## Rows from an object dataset
• • • •
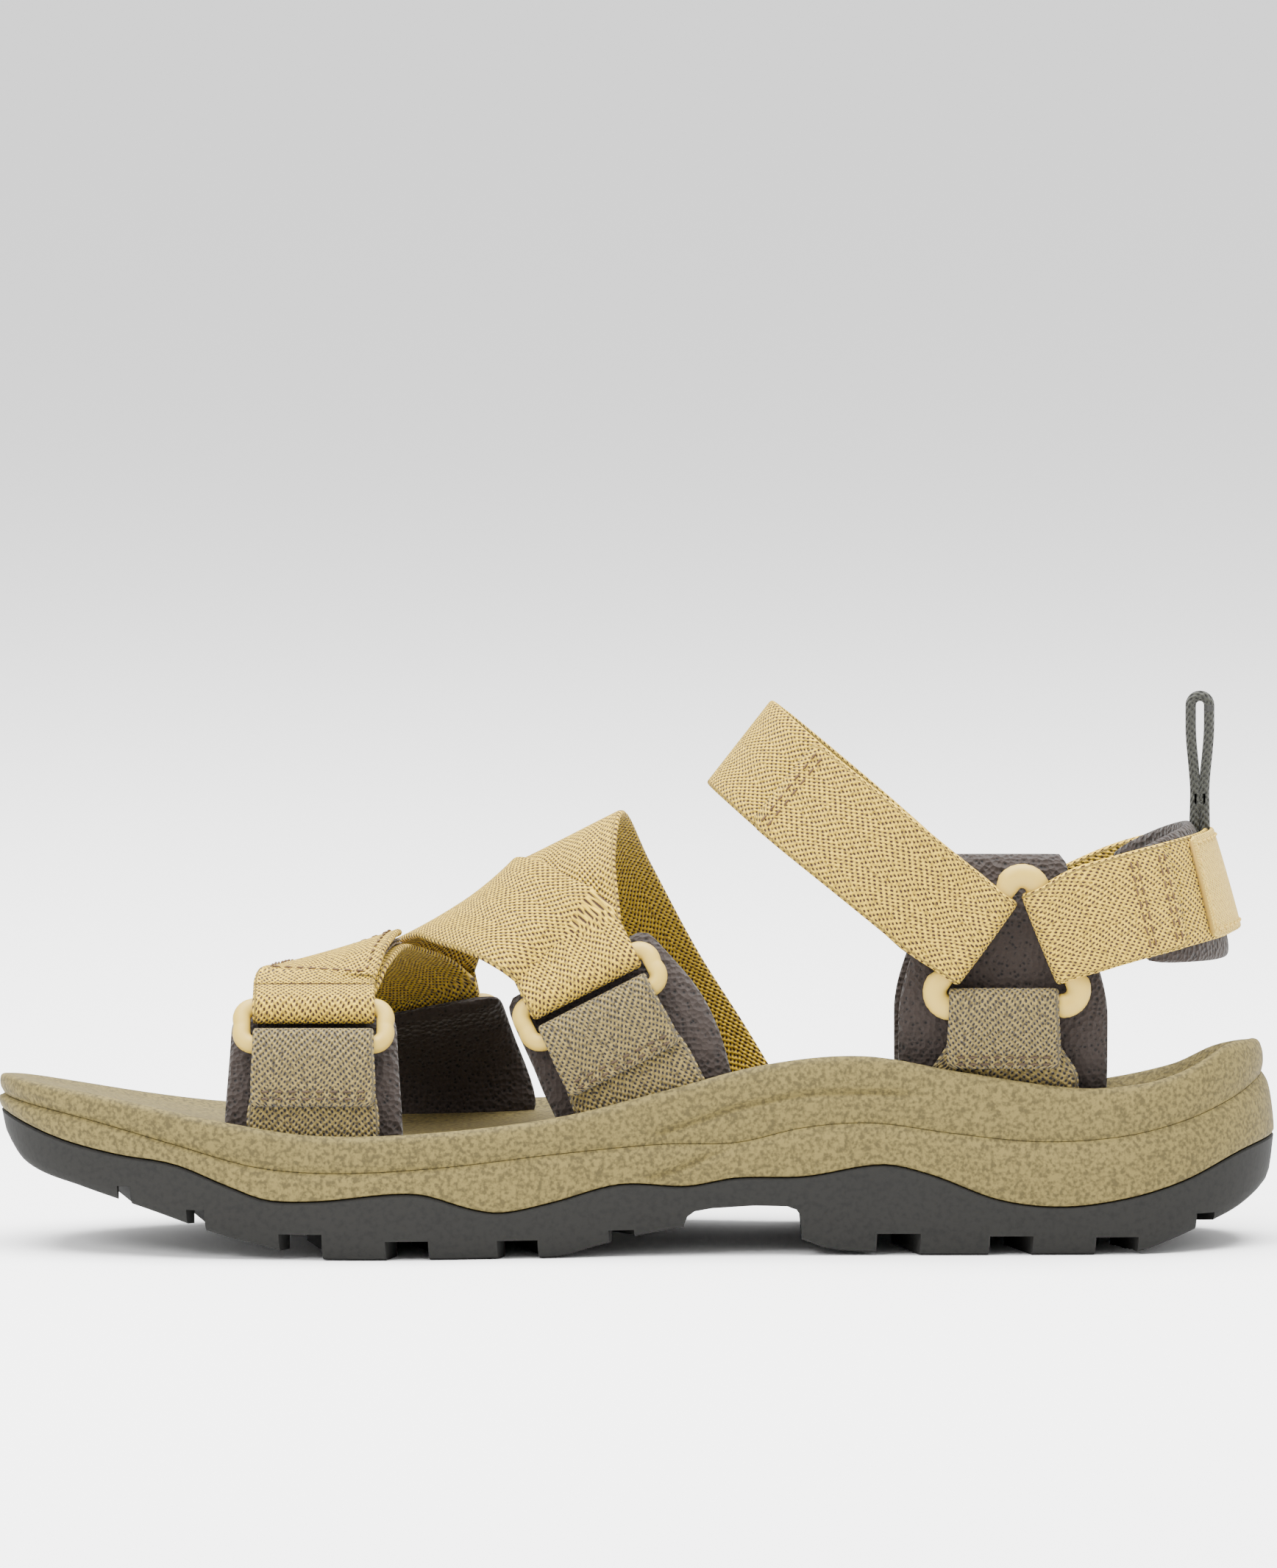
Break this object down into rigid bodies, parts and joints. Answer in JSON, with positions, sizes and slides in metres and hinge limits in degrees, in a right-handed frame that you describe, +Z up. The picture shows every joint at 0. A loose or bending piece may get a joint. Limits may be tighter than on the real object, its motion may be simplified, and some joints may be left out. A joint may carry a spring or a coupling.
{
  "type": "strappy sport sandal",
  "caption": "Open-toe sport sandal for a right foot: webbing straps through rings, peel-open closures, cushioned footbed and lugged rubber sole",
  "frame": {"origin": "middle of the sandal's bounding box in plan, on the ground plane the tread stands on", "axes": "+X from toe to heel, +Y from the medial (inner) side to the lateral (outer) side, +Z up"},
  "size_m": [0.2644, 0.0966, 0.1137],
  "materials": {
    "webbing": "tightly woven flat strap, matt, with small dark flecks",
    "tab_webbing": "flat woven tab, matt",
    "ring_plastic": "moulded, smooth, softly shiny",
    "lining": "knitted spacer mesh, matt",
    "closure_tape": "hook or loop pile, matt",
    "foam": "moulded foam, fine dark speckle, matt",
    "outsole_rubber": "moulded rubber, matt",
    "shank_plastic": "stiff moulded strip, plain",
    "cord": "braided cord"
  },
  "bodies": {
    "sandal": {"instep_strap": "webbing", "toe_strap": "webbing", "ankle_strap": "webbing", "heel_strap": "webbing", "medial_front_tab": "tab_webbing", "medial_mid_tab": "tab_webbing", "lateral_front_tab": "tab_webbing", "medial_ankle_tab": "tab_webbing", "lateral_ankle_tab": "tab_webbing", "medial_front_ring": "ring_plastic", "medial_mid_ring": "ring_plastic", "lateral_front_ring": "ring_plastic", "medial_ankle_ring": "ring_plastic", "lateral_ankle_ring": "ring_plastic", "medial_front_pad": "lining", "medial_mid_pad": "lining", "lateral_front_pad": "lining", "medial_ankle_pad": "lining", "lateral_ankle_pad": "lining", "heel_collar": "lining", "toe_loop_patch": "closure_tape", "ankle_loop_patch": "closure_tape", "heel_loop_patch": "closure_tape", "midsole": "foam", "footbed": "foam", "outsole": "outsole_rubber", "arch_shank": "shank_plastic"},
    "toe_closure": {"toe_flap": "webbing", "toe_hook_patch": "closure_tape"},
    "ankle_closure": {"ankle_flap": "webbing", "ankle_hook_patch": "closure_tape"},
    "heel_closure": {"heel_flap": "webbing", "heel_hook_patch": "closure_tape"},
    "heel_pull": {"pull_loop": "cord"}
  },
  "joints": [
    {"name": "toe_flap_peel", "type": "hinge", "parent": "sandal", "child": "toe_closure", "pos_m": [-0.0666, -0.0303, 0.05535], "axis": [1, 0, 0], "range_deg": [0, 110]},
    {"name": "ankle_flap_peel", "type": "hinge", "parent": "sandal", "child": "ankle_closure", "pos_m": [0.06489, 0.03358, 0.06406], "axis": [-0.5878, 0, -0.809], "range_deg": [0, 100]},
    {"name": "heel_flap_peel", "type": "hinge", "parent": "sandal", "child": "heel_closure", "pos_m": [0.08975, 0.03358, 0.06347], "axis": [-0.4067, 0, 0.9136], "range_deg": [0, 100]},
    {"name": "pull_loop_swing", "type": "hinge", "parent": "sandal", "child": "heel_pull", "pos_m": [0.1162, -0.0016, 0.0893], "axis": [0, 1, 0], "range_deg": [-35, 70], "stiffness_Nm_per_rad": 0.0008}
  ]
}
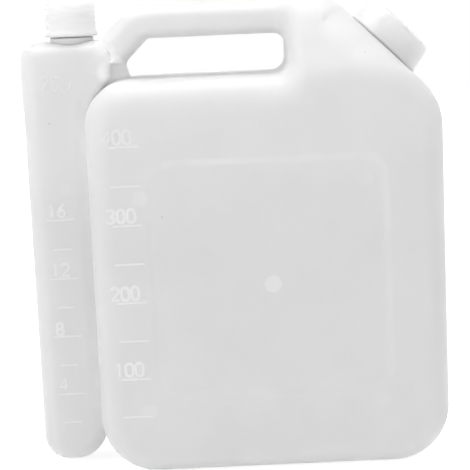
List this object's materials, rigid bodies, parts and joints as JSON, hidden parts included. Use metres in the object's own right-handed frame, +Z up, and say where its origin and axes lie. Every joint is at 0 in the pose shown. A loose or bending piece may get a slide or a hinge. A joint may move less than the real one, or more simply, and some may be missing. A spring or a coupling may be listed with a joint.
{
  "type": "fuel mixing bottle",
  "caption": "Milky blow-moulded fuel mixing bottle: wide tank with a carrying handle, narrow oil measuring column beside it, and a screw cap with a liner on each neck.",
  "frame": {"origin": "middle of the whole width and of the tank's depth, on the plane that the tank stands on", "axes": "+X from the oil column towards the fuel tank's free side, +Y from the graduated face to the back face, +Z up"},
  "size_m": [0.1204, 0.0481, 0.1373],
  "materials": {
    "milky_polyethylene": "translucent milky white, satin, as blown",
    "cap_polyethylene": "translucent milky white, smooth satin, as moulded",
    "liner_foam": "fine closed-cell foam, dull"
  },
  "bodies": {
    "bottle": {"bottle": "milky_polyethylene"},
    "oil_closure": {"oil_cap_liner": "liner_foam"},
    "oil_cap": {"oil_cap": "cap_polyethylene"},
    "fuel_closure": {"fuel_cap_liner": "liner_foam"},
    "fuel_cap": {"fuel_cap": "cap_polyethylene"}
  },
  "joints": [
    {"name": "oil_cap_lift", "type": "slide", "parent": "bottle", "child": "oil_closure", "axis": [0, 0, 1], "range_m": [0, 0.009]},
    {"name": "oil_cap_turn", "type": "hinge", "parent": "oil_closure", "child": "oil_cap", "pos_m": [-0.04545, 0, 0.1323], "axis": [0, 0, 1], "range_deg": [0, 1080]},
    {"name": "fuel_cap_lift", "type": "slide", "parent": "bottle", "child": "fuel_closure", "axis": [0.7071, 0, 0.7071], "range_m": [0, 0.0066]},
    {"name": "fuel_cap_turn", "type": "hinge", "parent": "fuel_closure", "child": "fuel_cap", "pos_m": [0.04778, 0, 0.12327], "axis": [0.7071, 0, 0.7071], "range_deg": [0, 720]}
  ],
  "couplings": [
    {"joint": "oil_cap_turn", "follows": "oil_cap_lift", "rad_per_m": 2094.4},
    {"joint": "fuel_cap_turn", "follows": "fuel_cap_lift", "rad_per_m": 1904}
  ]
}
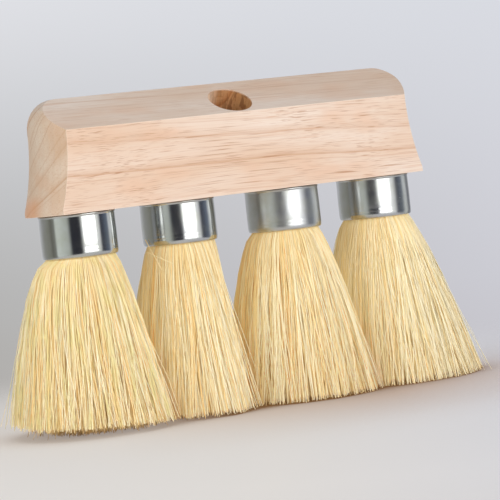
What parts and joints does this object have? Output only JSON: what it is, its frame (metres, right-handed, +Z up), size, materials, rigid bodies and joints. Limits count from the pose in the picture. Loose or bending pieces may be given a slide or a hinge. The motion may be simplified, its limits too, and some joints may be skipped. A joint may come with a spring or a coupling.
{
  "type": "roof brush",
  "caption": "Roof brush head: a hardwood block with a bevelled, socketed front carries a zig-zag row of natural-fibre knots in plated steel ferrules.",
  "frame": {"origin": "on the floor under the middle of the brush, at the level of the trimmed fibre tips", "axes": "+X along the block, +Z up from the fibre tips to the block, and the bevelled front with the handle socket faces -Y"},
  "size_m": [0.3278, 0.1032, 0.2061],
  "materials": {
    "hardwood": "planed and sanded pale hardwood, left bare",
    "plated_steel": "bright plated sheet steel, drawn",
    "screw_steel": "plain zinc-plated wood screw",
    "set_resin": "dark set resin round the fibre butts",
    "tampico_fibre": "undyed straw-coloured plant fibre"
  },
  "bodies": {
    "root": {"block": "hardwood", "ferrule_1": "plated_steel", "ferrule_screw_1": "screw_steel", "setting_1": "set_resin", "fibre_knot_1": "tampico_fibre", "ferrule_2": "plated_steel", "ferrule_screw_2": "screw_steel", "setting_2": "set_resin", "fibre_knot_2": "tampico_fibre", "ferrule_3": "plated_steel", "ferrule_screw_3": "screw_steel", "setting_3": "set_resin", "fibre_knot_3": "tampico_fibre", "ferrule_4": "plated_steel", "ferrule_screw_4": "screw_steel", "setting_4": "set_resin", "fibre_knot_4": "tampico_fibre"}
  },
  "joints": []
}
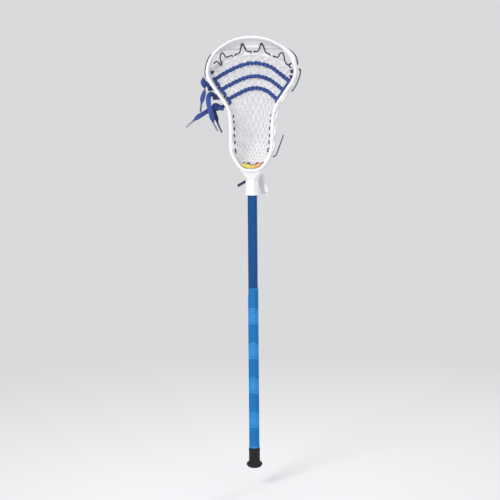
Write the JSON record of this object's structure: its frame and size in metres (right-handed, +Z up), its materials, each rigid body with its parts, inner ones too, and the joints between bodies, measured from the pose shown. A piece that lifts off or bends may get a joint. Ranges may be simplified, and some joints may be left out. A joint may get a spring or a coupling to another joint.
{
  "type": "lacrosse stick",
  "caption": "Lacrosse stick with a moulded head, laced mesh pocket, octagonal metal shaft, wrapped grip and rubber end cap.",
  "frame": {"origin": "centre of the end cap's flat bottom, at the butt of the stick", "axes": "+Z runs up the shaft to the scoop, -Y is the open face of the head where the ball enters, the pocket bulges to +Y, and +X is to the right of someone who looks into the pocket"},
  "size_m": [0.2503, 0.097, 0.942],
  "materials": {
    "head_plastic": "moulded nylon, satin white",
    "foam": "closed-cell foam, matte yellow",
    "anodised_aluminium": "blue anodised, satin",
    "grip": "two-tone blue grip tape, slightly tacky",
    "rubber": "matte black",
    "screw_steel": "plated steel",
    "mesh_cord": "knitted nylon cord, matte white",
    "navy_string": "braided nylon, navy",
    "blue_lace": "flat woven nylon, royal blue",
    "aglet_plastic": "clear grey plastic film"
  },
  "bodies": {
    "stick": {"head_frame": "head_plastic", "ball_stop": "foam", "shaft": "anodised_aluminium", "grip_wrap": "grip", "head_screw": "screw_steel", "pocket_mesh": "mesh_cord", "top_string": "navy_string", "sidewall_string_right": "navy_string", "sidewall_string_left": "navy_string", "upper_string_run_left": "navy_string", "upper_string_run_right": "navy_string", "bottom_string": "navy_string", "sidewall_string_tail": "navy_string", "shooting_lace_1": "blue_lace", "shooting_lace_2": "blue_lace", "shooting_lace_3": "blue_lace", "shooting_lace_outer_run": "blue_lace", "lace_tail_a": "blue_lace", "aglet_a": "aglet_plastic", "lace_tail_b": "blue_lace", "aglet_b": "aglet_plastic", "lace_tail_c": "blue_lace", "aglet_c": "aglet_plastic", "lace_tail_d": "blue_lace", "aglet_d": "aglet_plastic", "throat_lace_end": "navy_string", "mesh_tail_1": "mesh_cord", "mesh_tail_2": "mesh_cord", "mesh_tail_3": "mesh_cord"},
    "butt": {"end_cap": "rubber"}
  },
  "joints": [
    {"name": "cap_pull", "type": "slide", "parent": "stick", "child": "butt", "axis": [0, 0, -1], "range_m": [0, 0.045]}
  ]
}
• • • •
## TASK DESCRIPTION
Copy every line in the records above that contains the word "each".

## REPLY TO THE TASK
  "caption": "Milky blow-moulded fuel mixing bottle: wide tank with a carrying handle, narrow oil measuring column beside it, and a screw cap with a liner on each neck.",
Write the JSON record of this object's structure: its frame and size in metres (right-handed, +Z up), its materials, each rigid body with its parts, inner ones too, and the joints between bodies, measured from the pose shown. A piece that lifts off or bends may get a joint. Ranges may be simplified, and some joints may be left out. A joint may get a spring or a coupling to another joint.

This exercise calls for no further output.